China: Mine disaster claims 166 lives

The death toll in a major coal mine explosion in central China rose to 166 on Dec. 1, making it the deadliest accident in the country’s mining industry in years. Frantic rescue workers were blocked by fires and toxic fumes after a Nov. 28 gas explosion at the Chenjiashan coal mine in Shaanxi Province. They were able to save 127 lives.

President Hu Jintao and Premier Wen Jiabao — himself a former head of the state industrial safety bureau — had urged local officials to do everything possible to rescue the missing miners and care for the injured, while provincial officials, family members and the head of the State Production Safety Bureau rushed to the scene.

The state-owned Chenjiashan mine is capable of producing 2.3 million tons of coal a year. Coal, oil and gas are contained together there, which experts say can easily cause fires and explosions. A gas explosion there in April 2001 claimed 38 lives.

In recent years the government and Communist Party have focused increasing attention on industrial health and safety including mining accidents – most of them in smaller and privately owned mines. Small illegal mines have been closed, and overall standards tightened.

Venezuela: Coup prosecutor assassinated

On Nov. 18, Venezuela’s state prosecutor Danilo Anderson — lead prosecutor in the investigation of some 400 people for their part in the 2002 coup that attempted to remove President Hugo Chavez — was killed by a car bomb in Caracas, according to Nicaragua Solidarity Network’s Weekly News Update.

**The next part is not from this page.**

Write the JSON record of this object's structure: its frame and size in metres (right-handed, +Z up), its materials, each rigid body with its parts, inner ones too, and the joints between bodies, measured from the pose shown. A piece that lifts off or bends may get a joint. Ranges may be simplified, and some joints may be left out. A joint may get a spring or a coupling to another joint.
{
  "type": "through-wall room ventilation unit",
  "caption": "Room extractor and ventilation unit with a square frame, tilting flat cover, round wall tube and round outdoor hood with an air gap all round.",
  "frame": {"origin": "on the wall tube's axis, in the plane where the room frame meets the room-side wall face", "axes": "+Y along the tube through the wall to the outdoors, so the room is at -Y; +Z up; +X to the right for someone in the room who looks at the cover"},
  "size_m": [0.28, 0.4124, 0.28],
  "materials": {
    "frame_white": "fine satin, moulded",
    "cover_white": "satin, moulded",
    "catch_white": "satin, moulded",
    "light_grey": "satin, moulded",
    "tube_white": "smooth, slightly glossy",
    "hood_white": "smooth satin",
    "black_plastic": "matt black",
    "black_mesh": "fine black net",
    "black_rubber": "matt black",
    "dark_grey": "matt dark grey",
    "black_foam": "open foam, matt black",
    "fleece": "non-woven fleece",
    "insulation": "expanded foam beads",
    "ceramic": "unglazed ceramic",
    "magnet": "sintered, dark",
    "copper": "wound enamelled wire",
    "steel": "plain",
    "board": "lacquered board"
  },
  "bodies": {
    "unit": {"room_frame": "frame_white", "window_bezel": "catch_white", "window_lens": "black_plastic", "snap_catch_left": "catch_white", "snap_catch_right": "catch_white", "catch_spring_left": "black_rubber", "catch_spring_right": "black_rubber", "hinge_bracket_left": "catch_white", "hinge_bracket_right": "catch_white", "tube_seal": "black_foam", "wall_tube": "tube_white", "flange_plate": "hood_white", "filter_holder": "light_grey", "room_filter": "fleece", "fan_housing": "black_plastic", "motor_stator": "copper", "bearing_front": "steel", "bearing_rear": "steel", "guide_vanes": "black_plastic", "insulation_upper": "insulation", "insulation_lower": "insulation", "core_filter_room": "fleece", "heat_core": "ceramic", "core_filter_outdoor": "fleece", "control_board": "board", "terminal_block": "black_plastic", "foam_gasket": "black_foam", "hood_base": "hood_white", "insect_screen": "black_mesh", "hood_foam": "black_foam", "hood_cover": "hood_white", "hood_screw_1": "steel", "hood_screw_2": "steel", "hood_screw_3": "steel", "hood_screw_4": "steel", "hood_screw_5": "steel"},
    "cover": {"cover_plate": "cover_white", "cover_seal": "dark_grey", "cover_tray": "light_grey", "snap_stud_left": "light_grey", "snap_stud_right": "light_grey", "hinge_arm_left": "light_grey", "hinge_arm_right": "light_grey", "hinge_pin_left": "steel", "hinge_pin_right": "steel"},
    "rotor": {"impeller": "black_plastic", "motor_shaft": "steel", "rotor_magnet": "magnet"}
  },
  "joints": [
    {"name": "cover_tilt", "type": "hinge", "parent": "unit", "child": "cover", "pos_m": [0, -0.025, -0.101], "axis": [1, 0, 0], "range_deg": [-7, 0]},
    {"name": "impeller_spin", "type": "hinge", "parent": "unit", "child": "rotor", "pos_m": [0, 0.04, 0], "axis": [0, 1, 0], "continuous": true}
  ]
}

Anderson had told Reuters earlier in the month that he hoped soon to complete the formal indictment of all the accused.

Opposition leaders denied involvement, but Information Minister Andres Izarra called the murder “a political assassination whose essential objective is to intimidate the judicial branch” and stop the investigations.

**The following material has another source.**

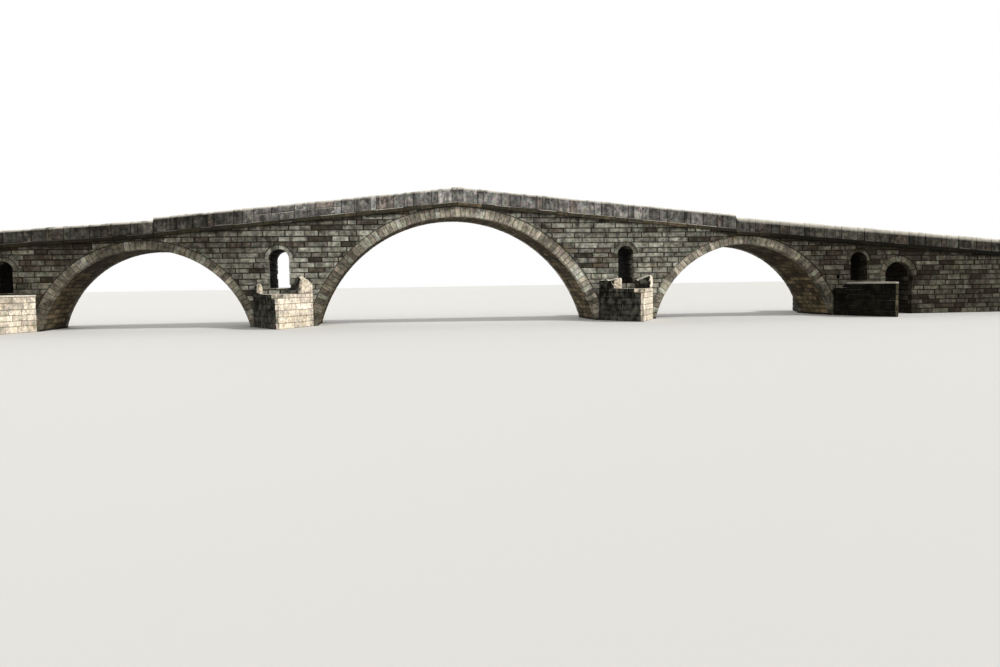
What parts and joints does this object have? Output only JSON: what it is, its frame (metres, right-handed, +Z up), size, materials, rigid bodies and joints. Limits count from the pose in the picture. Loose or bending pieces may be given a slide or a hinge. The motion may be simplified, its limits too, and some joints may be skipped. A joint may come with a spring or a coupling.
{
  "type": "stone arch bridge, 1:10 scale model",
  "caption": "Humped ashlar road bridge: round arches on pointed cutwaters, arched windows through the piers, and slab parapets on a projecting cornice.",
  "frame": {"origin": "On the base under the crown of the main arch, midway across the road: the centre of the bounding box's bottom face.", "axes": "+X along the road to the right as the picture shows it, -Y toward the camera, +Z up."},
  "size_m": [10, 1.566, 0.9713],
  "materials": {
    "ashlar": "weathered limestone ashlar",
    "cutwater_stone": "weathered limestone ashlar",
    "soffit_stone": "weathered limestone ashlar",
    "ring_stone": "weathered limestone ashlar",
    "cornice_stone": "weathered limestone ashlar",
    "parapet_stone": "weathered limestone ashlar",
    "paving_stone": "weathered limestone ashlar"
  },
  "bodies": {
    "root": {"pier_left_outer": "ashlar", "pier_left_inner": "ashlar", "pier_right_inner": "ashlar", "pier_right_outer": "ashlar", "abutment_left": "ashlar", "abutment_right": "ashlar", "main_arch_barrel": "soffit_stone", "left_arch_barrel": "soffit_stone", "right_arch_barrel": "soffit_stone", "left_end_barrel": "soffit_stone", "right_end_barrel": "soffit_stone", "main_arch_ring": "ring_stone", "left_arch_ring": "ring_stone", "right_arch_ring": "ring_stone", "left_end_ring": "ring_stone", "right_end_ring": "ring_stone", "window_ring_left_outer": "ring_stone", "window_ring_left_inner": "ring_stone", "window_ring_right_inner": "ring_stone", "window_ring_right_outer": "ring_stone", "cutwater_front_left_outer": "cutwater_stone", "cutwater_front_left_inner": "cutwater_stone", "cutwater_front_right_inner": "cutwater_stone", "cutwater_front_right_outer": "cutwater_stone", "cutwater_back_left_outer": "cutwater_stone", "cutwater_back_left_inner": "cutwater_stone", "cutwater_back_right_inner": "cutwater_stone", "cutwater_back_right_outer": "cutwater_stone", "cap_remains_left": "cutwater_stone", "cap_remains_right": "cutwater_stone", "cornice_left_ramp": "cornice_stone", "cornice_hump": "cornice_stone", "cornice_right_ramp": "cornice_stone", "parapet_front_left_ramp": "parapet_stone", "parapet_front_hump": "parapet_stone", "parapet_front_right_ramp": "parapet_stone", "parapet_back_left_ramp": "parapet_stone", "parapet_back_hump": "parapet_stone", "parapet_back_right_ramp": "parapet_stone", "road_left_ramp": "paving_stone", "road_hump": "paving_stone", "road_right_ramp": "paving_stone"}
  },
  "joints": []
}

Though the Bush administration denied advance knowledge of the coup, recently released CIA documents show that Washington knew about it in advance, Newsday said last week. Leading National Security Archive analyst Peter Kornbluth called the CIA briefs “substantive evidence” that the CIA knew about the coup beforehand, but said the documents did not prove direct U.S. involvement.

Africa: Women hit hardest by AIDS

Over three-quarters of sub-Saharan young people between 15 and 24 living with AIDS are women, as are over half the adults living with the disease, according to a United Nations report released Nov. 23.

The report, prepared by the UN Secretary-General’s task force on women, girls and AIDS in southern Africa, attributed the increased vulnerability of women to sexual violence, unequal access to information, gender-power relations and traditions like wife inheritance, whereby a male relative of a deceased husband may marry his widow.

The UN is calling for measures ensuring women have access to education, prevention information and treatment, and are guaranteed their right to own property.

Philippines: Protest attack on strikers

The International Federation of Food and Allied Workers (IUF) last week sharply condemned the Philippine military’s shooting of pickets outside the Hacienda Luisita Sugar Mill Nov. 16, killing at least seven sugar mill workers, injuring 53 more and resulting in 130 arrests.

“No military force in the world has a place in resolving labor disputes,” the IUF said. Workers struck after they rejected management’s proposal during collective bargaining. The government then issued a back-to-work order.

“No matter what the status of that order,” the IUF said, “there can be no moral or legal justification for what followed.” The federation demanded urgent action to change labor laws as well as dropping of charges against the pickets and reinstatement of fired workers.